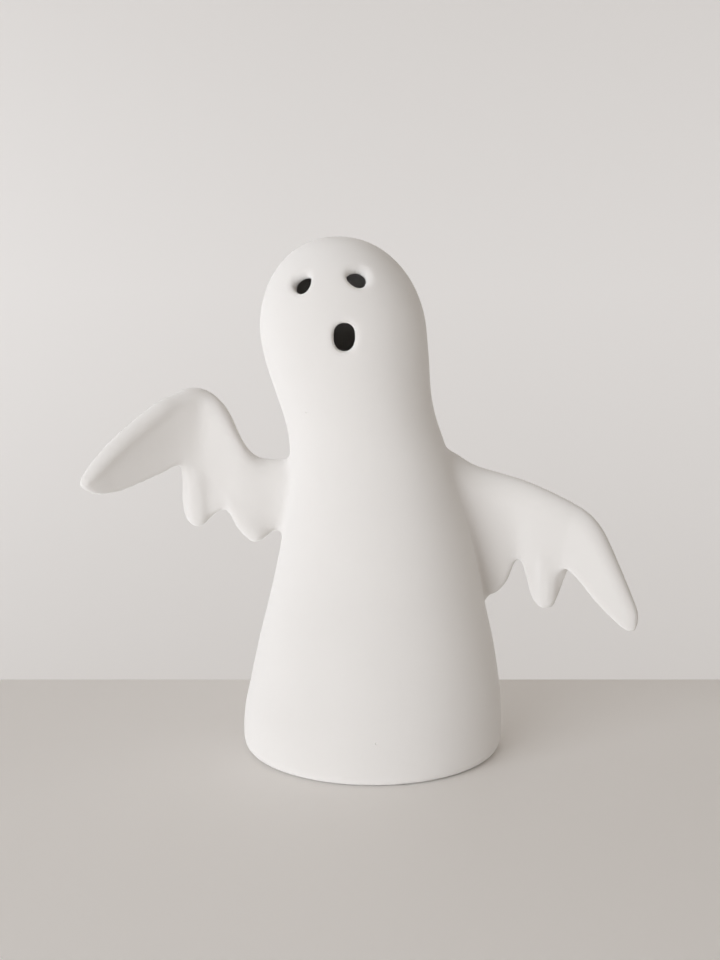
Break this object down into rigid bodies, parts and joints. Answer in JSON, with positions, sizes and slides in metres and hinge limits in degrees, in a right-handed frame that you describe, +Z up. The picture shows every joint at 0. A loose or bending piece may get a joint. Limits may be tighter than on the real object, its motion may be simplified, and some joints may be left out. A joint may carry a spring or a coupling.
{
  "type": "light-up ghost figurine",
  "caption": "Hollow matte white ceramic ghost with two dripping arms and cut-through eyes and mouth; a battery light unit pushes into its foot.",
  "frame": {"origin": "on the table, under the middle of the whole figure", "axes": "+Z up, the face looks along -Y, +X across the arms"},
  "size_m": [0.1478, 0.0712, 0.141],
  "materials": {
    "ceramic": "matte bisque",
    "white_plastic": "fine moulded grain",
    "silicone": "matte",
    "steel": "zinc plated",
    "cell_steel": "polished",
    "nickel": "nickel plated",
    "board": "solder mask",
    "clear_epoxy": "clear",
    "black_plastic": "moulded",
    "phenolic": "moulded",
    "red_insulation": "smooth",
    "black_insulation": "smooth"
  },
  "bodies": {
    "figure": {"ceramic_body": "ceramic"},
    "light_unit": {"base_cover": "white_plastic", "module_housing": "white_plastic", "grip_ring": "silicone", "cover_screw_1": "steel", "cover_screw_2": "steel", "cover_screw_3": "steel", "coin_cell_1": "cell_steel", "coin_cell_2": "cell_steel", "positive_contact": "nickel", "negative_contact": "nickel", "circuit_board": "board", "board_screw_1": "steel", "board_screw_2": "steel", "led_lamp": "clear_epoxy", "led_lead_1": "nickel", "led_lead_2": "nickel", "timer_chip": "black_plastic", "resistor": "black_plastic", "switch_frame": "steel", "switch_base": "phenolic", "switch_pin_1": "nickel", "switch_pin_2": "nickel", "switch_pin_3": "nickel", "wire_positive": "red_insulation", "wire_switched": "red_insulation", "wire_negative": "black_insulation"},
    "battery_cap": {"battery_cap": "white_plastic"},
    "switch_knob": {"switch_knob": "black_plastic"}
  },
  "joints": [
    {"name": "unit_pull", "type": "slide", "parent": "figure", "child": "light_unit", "axis": [0, 0, -1], "range_m": [0, 0.03]},
    {"name": "cap_twist", "type": "hinge", "parent": "light_unit", "child": "battery_cap", "pos_m": [0.00316, 0.004, 0.0021], "axis": [0, 0, 1], "range_deg": [0, 35]},
    {"name": "switch_slide", "type": "slide", "parent": "light_unit", "child": "switch_knob", "axis": [1, 0, 0], "range_m": [0, 0.002]}
  ]
}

====

What needs to be done: Return every line exactly.

Final result:
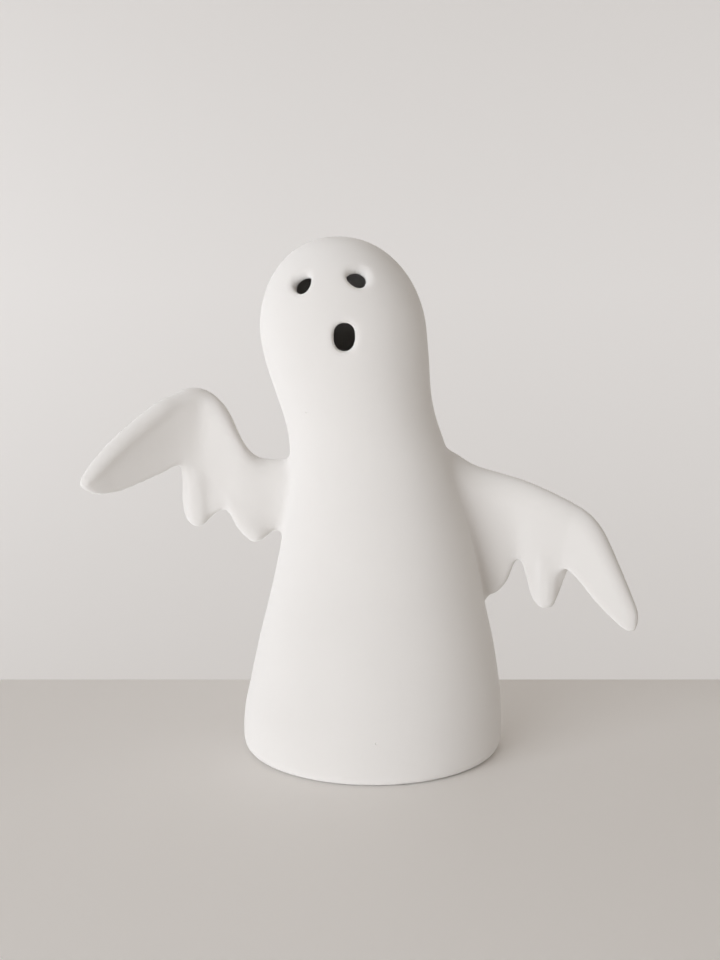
Break this object down into rigid bodies, parts and joints. Answer in JSON, with positions, sizes and slides in metres and hinge limits in degrees, in a right-handed frame that you describe, +Z up. The picture shows every joint at 0. A loose or bending piece may get a joint. Limits may be tighter than on the real object, its motion may be simplified, and some joints may be left out. A joint may carry a spring or a coupling.
{
  "type": "light-up ghost figurine",
  "caption": "Hollow matte white ceramic ghost with two dripping arms and cut-through eyes and mouth; a battery light unit pushes into its foot.",
  "frame": {"origin": "on the table, under the middle of the whole figure", "axes": "+Z up, the face looks along -Y, +X across the arms"},
  "size_m": [0.1478, 0.0712, 0.141],
  "materials": {
    "ceramic": "matte bisque",
    "white_plastic": "fine moulded grain",
    "silicone": "matte",
    "steel": "zinc plated",
    "cell_steel": "polished",
    "nickel": "nickel plated",
    "board": "solder mask",
    "clear_epoxy": "clear",
    "black_plastic": "moulded",
    "phenolic": "moulded",
    "red_insulation": "smooth",
    "black_insulation": "smooth"
  },
  "bodies": {
    "figure": {"ceramic_body": "ceramic"},
    "light_unit": {"base_cover": "white_plastic", "module_housing": "white_plastic", "grip_ring": "silicone", "cover_screw_1": "steel", "cover_screw_2": "steel", "cover_screw_3": "steel", "coin_cell_1": "cell_steel", "coin_cell_2": "cell_steel", "positive_contact": "nickel", "negative_contact": "nickel", "circuit_board": "board", "board_screw_1": "steel", "board_screw_2": "steel", "led_lamp": "clear_epoxy", "led_lead_1": "nickel", "led_lead_2": "nickel", "timer_chip": "black_plastic", "resistor": "black_plastic", "switch_frame": "steel", "switch_base": "phenolic", "switch_pin_1": "nickel", "switch_pin_2": "nickel", "switch_pin_3": "nickel", "wire_positive": "red_insulation", "wire_switched": "red_insulation", "wire_negative": "black_insulation"},
    "battery_cap": {"battery_cap": "white_plastic"},
    "switch_knob": {"switch_knob": "black_plastic"}
  },
  "joints": [
    {"name": "unit_pull", "type": "slide", "parent": "figure", "child": "light_unit", "axis": [0, 0, -1], "range_m": [0, 0.03]},
    {"name": "cap_twist", "type": "hinge", "parent": "light_unit", "child": "battery_cap", "pos_m": [0.00316, 0.004, 0.0021], "axis": [0, 0, 1], "range_deg": [0, 35]},
    {"name": "switch_slide", "type": "slide", "parent": "light_unit", "child": "switch_knob", "axis": [1, 0, 0], "range_m": [0, 0.002]}
  ]
}